Please write out exactly the lines that begin at the line containing "(metres, right-handed, +Z" and run to the end of the records.

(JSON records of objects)

>>>>>

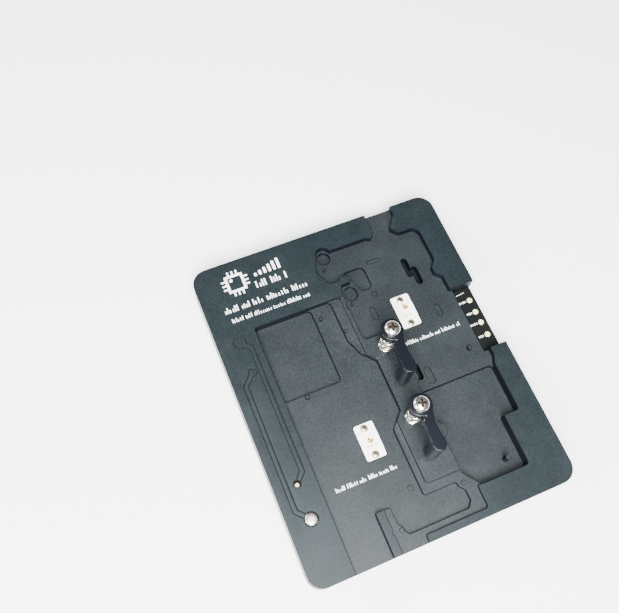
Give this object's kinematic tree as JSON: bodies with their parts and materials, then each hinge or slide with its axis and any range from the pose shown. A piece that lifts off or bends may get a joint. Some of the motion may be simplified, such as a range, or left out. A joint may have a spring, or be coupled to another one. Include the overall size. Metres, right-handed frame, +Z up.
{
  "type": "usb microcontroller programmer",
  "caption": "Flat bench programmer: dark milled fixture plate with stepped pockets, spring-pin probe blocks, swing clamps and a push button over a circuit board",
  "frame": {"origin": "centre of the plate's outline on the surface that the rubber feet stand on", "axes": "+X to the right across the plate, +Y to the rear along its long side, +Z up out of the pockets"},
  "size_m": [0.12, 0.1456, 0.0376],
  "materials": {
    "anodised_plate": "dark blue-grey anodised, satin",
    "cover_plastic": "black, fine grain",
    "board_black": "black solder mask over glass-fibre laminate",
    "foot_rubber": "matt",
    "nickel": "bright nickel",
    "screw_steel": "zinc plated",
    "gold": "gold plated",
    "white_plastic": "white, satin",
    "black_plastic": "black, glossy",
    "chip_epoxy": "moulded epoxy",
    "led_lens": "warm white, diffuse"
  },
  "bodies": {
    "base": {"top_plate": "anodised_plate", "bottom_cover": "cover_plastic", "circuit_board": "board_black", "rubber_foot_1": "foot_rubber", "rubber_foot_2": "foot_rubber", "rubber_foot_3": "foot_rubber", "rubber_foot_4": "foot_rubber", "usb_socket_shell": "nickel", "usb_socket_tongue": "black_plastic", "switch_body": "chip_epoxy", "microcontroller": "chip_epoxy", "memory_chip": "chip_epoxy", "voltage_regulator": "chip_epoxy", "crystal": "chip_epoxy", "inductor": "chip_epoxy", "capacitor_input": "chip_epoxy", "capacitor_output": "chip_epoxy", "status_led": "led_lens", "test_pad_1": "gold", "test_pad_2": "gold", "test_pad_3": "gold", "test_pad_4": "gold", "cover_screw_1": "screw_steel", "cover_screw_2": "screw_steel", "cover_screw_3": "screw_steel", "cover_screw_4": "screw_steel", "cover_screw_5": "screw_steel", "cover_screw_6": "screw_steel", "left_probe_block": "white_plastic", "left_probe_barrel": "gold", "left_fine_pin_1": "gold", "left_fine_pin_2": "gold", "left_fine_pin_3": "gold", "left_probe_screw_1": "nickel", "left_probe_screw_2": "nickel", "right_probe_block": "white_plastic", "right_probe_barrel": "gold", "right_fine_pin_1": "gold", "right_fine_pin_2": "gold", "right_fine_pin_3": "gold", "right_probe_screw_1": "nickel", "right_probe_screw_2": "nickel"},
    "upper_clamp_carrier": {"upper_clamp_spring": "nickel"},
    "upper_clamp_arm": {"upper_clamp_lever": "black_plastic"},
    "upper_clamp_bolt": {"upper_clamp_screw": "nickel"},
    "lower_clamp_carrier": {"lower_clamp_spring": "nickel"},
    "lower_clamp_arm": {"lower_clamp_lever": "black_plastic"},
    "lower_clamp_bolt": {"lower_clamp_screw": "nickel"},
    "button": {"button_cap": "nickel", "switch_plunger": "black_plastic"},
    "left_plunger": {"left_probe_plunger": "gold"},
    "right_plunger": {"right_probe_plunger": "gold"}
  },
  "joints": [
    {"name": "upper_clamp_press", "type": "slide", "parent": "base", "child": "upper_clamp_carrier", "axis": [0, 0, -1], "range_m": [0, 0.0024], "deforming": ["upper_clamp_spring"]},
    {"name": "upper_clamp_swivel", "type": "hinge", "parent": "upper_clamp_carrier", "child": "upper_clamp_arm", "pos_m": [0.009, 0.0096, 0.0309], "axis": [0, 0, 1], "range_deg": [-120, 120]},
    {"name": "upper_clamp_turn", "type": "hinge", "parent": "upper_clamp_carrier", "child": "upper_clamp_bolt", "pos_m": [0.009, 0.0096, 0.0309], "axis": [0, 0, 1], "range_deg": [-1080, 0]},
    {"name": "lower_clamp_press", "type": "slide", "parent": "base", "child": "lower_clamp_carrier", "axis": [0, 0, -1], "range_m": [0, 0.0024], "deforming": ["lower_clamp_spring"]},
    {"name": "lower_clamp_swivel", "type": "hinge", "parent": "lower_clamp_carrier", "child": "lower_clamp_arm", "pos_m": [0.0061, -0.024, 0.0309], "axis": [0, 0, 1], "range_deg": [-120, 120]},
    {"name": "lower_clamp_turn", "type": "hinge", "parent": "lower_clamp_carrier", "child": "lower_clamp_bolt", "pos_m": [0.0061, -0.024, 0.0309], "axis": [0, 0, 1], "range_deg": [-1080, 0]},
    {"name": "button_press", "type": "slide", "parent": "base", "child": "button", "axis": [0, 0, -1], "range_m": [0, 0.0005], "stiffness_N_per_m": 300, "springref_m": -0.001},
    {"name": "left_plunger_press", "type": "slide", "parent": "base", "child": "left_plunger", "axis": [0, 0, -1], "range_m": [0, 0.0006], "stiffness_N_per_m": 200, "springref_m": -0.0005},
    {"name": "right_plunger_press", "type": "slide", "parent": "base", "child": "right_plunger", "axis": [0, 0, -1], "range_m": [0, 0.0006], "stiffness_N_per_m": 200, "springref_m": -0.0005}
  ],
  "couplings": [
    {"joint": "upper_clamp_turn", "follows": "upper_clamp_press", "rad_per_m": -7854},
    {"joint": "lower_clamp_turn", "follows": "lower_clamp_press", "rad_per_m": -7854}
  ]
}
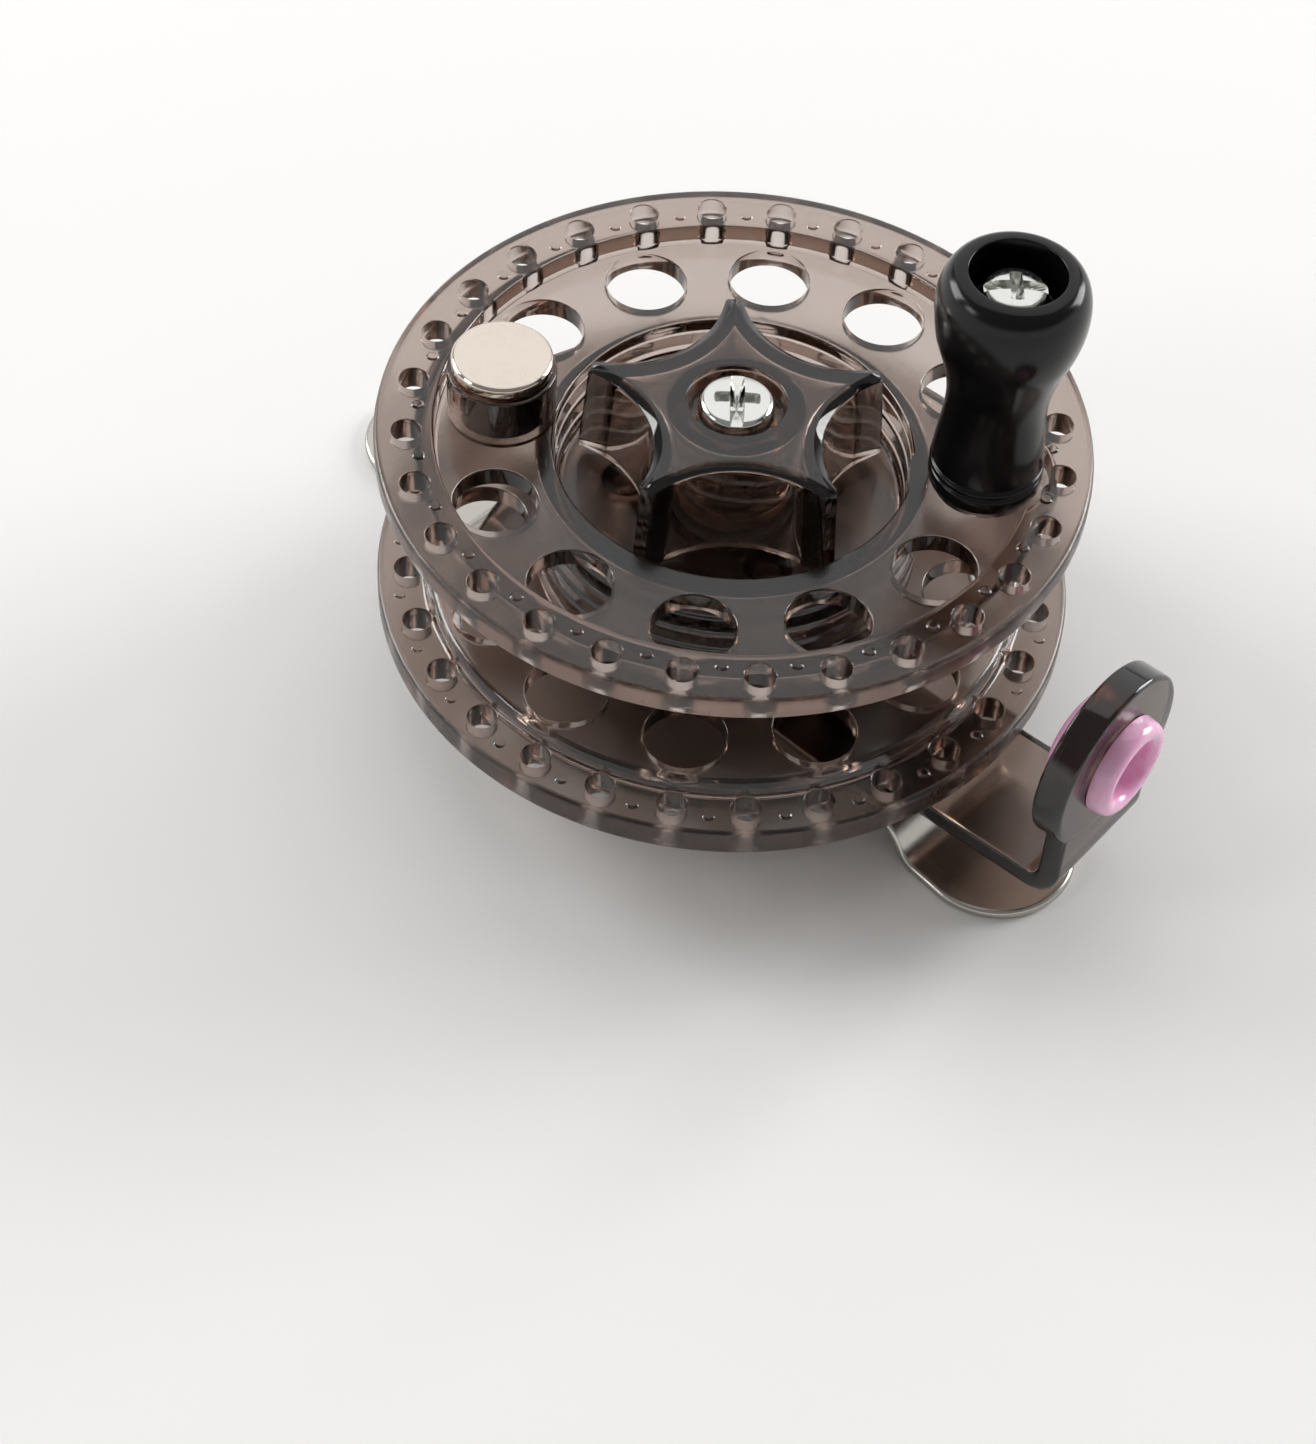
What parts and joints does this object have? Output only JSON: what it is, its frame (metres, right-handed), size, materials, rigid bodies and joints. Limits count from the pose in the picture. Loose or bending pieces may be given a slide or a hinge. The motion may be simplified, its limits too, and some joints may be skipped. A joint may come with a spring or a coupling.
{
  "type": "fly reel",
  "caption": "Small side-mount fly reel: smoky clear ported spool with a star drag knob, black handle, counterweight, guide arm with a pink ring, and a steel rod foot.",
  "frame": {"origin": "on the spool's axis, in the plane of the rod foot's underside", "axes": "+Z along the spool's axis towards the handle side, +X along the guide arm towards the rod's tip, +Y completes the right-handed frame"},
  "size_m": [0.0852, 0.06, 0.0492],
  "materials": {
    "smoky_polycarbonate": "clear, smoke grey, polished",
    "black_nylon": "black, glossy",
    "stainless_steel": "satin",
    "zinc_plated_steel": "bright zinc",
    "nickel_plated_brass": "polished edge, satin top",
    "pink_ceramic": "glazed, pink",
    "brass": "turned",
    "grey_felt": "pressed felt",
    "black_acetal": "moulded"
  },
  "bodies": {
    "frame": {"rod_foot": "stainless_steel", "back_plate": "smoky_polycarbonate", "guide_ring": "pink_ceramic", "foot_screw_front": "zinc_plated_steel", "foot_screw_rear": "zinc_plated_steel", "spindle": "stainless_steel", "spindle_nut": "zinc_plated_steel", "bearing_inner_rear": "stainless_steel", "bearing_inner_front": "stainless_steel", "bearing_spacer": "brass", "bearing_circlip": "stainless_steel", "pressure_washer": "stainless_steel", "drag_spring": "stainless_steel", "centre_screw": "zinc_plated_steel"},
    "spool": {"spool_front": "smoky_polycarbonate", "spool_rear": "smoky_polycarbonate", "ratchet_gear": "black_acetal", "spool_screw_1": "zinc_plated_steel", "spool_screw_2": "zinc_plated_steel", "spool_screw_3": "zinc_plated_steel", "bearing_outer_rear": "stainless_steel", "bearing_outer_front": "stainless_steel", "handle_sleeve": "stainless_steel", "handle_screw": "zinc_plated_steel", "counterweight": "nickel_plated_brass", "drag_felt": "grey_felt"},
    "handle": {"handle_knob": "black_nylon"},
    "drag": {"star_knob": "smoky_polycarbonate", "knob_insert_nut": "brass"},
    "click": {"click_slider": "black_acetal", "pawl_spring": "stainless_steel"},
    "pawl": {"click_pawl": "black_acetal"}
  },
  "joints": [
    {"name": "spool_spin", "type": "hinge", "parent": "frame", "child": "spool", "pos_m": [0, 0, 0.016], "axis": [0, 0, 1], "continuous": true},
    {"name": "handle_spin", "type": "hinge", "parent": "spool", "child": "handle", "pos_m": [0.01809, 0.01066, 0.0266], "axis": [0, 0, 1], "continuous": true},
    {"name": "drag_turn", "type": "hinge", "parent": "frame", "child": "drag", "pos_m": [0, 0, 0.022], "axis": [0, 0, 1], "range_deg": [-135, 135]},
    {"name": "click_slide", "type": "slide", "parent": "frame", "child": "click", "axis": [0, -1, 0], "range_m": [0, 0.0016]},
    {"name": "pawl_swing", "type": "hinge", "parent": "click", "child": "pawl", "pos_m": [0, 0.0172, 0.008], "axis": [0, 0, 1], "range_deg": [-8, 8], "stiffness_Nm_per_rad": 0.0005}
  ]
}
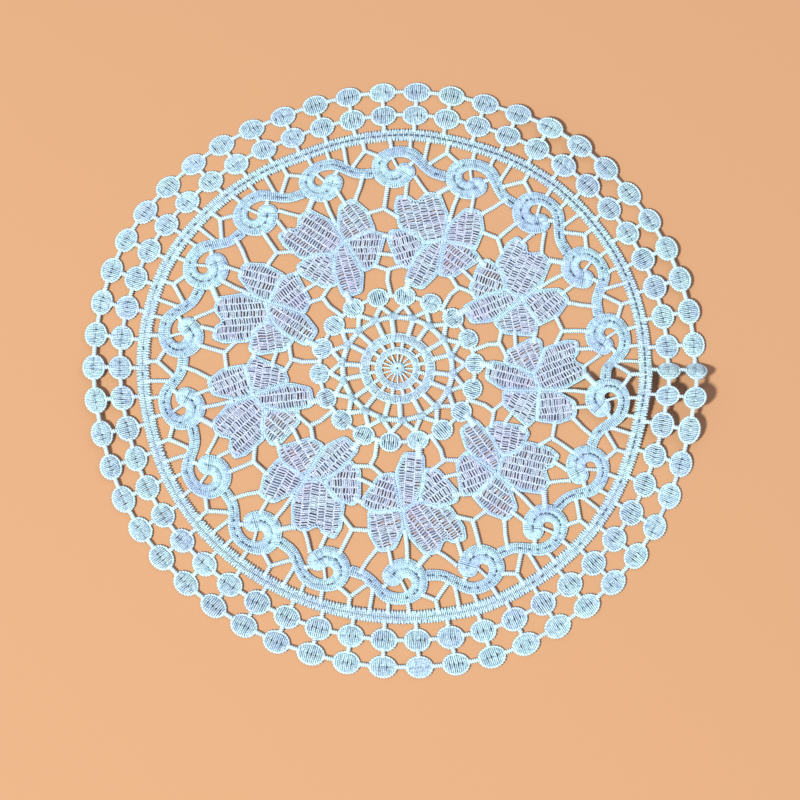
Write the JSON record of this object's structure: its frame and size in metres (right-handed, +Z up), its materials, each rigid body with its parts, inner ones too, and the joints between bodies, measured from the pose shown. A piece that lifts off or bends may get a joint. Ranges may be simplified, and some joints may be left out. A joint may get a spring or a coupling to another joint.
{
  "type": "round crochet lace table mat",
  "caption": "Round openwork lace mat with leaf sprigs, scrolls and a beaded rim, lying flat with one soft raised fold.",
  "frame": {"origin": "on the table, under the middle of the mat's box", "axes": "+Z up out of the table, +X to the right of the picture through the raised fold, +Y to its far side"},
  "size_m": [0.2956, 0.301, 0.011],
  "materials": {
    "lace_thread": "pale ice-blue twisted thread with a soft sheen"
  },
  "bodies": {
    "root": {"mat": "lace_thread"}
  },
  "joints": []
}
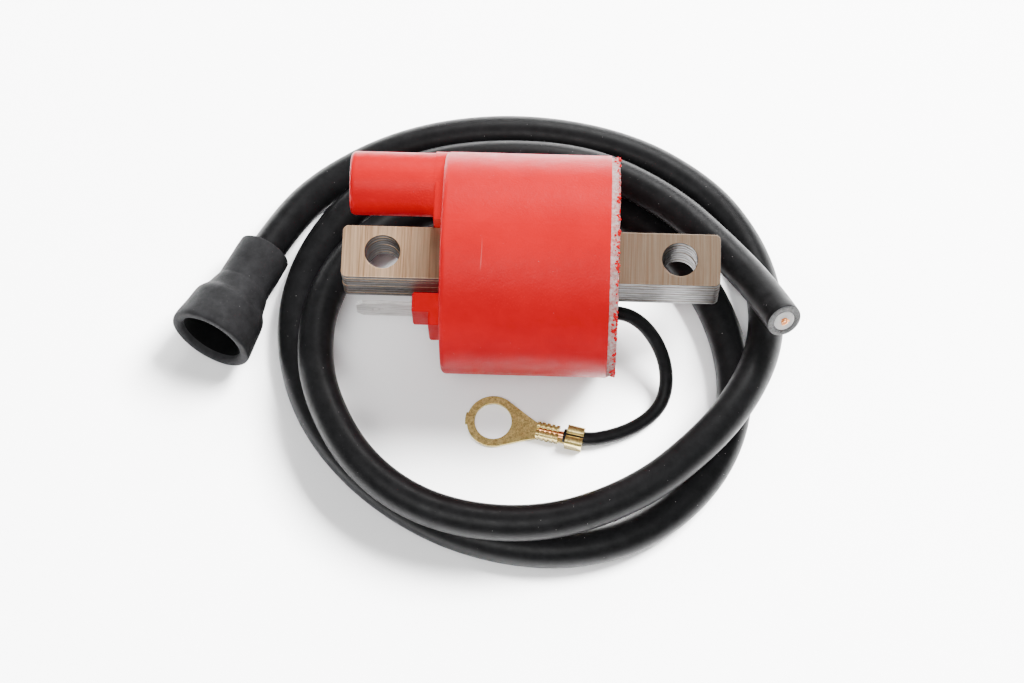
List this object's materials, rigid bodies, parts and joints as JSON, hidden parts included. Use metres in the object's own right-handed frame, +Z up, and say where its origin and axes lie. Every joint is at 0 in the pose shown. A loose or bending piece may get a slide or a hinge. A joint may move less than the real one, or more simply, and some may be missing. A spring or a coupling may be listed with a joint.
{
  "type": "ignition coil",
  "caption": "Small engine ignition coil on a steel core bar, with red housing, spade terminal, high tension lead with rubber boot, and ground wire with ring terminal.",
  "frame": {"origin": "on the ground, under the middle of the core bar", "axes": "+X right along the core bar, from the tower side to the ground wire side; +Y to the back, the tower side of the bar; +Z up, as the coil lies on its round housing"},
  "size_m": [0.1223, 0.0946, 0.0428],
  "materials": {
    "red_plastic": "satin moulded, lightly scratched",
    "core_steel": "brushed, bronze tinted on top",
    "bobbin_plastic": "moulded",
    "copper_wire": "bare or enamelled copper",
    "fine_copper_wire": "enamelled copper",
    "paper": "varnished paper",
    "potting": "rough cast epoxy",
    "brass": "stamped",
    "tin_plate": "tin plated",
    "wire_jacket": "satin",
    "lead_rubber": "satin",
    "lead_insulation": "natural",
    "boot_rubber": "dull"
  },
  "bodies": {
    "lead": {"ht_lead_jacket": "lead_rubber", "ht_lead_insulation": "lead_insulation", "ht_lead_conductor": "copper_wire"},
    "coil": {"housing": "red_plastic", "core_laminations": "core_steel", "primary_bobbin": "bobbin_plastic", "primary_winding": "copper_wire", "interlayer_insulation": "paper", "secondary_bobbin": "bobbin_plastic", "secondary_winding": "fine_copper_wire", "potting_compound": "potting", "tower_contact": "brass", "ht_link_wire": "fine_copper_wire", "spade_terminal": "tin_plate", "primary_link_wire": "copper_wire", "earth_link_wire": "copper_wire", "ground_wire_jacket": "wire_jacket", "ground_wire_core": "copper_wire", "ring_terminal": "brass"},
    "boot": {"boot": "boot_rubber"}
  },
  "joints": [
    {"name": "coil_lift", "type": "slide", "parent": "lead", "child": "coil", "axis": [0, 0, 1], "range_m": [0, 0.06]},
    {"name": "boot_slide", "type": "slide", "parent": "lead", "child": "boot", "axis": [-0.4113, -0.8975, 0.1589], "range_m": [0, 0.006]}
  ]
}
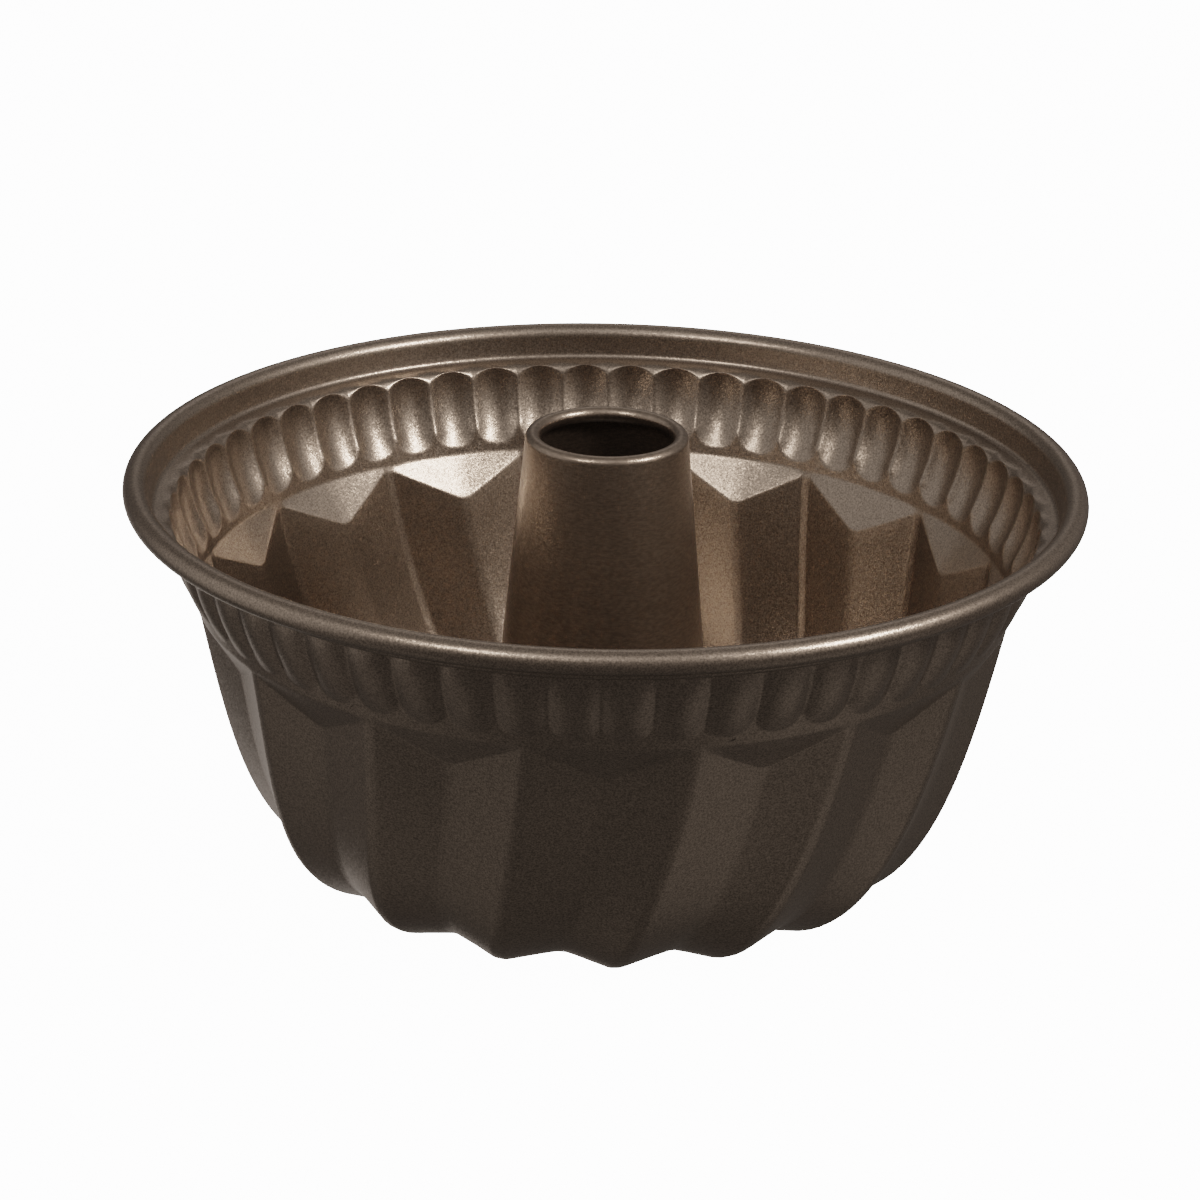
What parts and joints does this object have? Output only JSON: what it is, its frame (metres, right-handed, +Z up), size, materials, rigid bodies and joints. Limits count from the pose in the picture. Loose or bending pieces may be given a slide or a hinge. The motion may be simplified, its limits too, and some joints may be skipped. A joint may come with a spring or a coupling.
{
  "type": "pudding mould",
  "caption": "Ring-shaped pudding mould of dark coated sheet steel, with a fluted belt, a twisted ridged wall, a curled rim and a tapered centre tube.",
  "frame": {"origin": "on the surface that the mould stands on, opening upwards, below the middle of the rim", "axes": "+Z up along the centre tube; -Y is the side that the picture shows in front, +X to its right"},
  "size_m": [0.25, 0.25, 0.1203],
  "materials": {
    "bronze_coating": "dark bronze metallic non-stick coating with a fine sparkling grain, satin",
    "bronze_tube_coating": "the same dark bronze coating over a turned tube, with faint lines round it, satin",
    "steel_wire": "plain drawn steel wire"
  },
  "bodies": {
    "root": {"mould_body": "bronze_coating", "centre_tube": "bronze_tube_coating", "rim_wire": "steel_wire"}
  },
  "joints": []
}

<<<<<

■ Written reply:
What parts and joints does this object have? Output only JSON: what it is, its frame (metres, right-handed, +Z up), size, materials, rigid bodies and joints. Limits count from the pose in the picture. Loose or bending pieces may be given a slide or a hinge. The motion may be simplified, its limits too, and some joints may be skipped. A joint may come with a spring or a coupling.
{
  "type": "pudding mould",
  "caption": "Ring-shaped pudding mould of dark coated sheet steel, with a fluted belt, a twisted ridged wall, a curled rim and a tapered centre tube.",
  "frame": {"origin": "on the surface that the mould stands on, opening upwards, below the middle of the rim", "axes": "+Z up along the centre tube; -Y is the side that the picture shows in front, +X to its right"},
  "size_m": [0.25, 0.25, 0.1203],
  "materials": {
    "bronze_coating": "dark bronze metallic non-stick coating with a fine sparkling grain, satin",
    "bronze_tube_coating": "the same dark bronze coating over a turned tube, with faint lines round it, satin",
    "steel_wire": "plain drawn steel wire"
  },
  "bodies": {
    "root": {"mould_body": "bronze_coating", "centre_tube": "bronze_tube_coating", "rim_wire": "steel_wire"}
  },
  "joints": []
}